*WRITTEN EXERCISE*: Would you quote the material below in full and unchanged?

*DATA LINES*:
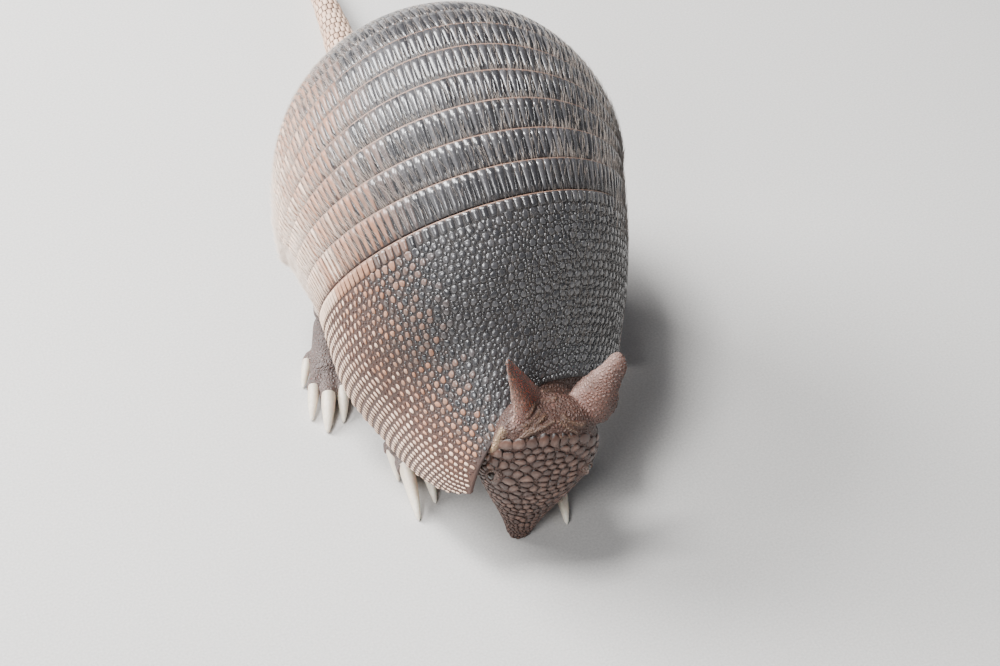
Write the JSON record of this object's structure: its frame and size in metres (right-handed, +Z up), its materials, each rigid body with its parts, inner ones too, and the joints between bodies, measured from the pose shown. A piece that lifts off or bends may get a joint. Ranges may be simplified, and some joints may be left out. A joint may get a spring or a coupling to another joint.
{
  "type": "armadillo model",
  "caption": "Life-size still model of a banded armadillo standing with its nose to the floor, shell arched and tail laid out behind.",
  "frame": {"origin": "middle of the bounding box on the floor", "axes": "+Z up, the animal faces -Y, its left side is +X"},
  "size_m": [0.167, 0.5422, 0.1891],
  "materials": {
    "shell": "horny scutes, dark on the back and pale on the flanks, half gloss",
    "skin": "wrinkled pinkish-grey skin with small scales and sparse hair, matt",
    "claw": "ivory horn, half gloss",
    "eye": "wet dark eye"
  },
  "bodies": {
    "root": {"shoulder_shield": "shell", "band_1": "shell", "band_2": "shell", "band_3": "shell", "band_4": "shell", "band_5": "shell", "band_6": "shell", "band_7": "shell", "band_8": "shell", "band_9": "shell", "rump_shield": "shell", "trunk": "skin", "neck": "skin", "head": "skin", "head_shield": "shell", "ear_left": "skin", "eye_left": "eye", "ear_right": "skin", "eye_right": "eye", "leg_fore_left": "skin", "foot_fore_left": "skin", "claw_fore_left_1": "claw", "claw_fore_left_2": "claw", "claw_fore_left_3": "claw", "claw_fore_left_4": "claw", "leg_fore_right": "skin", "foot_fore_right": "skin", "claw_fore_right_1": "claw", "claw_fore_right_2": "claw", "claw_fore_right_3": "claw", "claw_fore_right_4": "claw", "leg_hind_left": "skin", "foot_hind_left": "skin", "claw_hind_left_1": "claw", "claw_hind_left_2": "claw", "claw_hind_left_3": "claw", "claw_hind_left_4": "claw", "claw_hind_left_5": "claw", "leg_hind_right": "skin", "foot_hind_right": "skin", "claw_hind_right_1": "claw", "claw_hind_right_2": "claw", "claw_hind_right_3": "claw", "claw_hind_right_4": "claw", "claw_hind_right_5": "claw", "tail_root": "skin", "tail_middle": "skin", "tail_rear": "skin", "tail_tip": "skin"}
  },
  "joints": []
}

*RESULT FOR THIS TASK*:
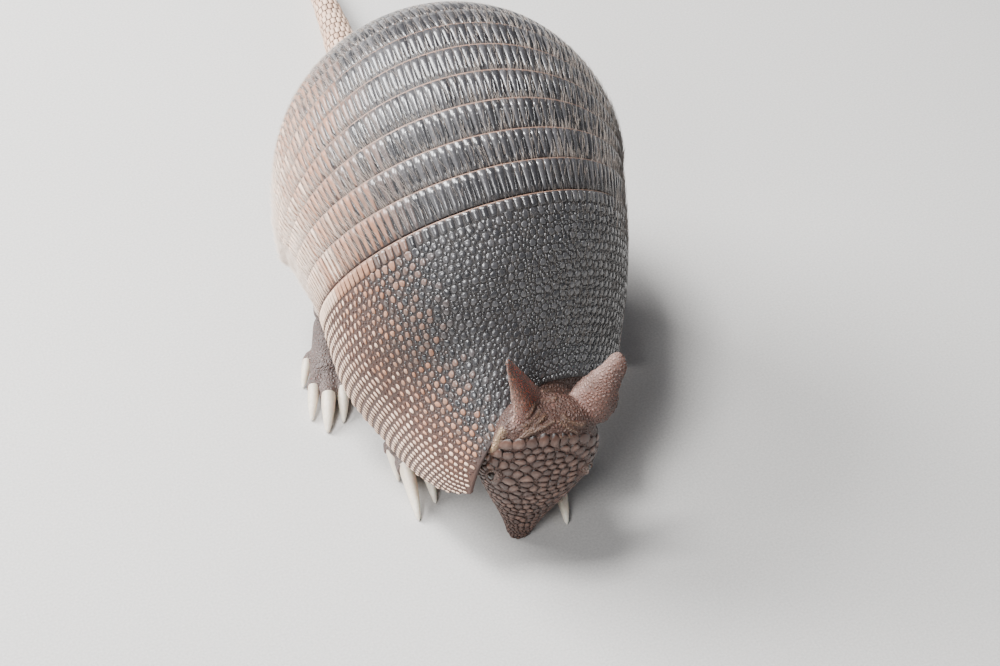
Write the JSON record of this object's structure: its frame and size in metres (right-handed, +Z up), its materials, each rigid body with its parts, inner ones too, and the joints between bodies, measured from the pose shown. A piece that lifts off or bends may get a joint. Ranges may be simplified, and some joints may be left out. A joint may get a spring or a coupling to another joint.
{
  "type": "armadillo model",
  "caption": "Life-size still model of a banded armadillo standing with its nose to the floor, shell arched and tail laid out behind.",
  "frame": {"origin": "middle of the bounding box on the floor", "axes": "+Z up, the animal faces -Y, its left side is +X"},
  "size_m": [0.167, 0.5422, 0.1891],
  "materials": {
    "shell": "horny scutes, dark on the back and pale on the flanks, half gloss",
    "skin": "wrinkled pinkish-grey skin with small scales and sparse hair, matt",
    "claw": "ivory horn, half gloss",
    "eye": "wet dark eye"
  },
  "bodies": {
    "root": {"shoulder_shield": "shell", "band_1": "shell", "band_2": "shell", "band_3": "shell", "band_4": "shell", "band_5": "shell", "band_6": "shell", "band_7": "shell", "band_8": "shell", "band_9": "shell", "rump_shield": "shell", "trunk": "skin", "neck": "skin", "head": "skin", "head_shield": "shell", "ear_left": "skin", "eye_left": "eye", "ear_right": "skin", "eye_right": "eye", "leg_fore_left": "skin", "foot_fore_left": "skin", "claw_fore_left_1": "claw", "claw_fore_left_2": "claw", "claw_fore_left_3": "claw", "claw_fore_left_4": "claw", "leg_fore_right": "skin", "foot_fore_right": "skin", "claw_fore_right_1": "claw", "claw_fore_right_2": "claw", "claw_fore_right_3": "claw", "claw_fore_right_4": "claw", "leg_hind_left": "skin", "foot_hind_left": "skin", "claw_hind_left_1": "claw", "claw_hind_left_2": "claw", "claw_hind_left_3": "claw", "claw_hind_left_4": "claw", "claw_hind_left_5": "claw", "leg_hind_right": "skin", "foot_hind_right": "skin", "claw_hind_right_1": "claw", "claw_hind_right_2": "claw", "claw_hind_right_3": "claw", "claw_hind_right_4": "claw", "claw_hind_right_5": "claw", "tail_root": "skin", "tail_middle": "skin", "tail_rear": "skin", "tail_tip": "skin"}
  },
  "joints": []
}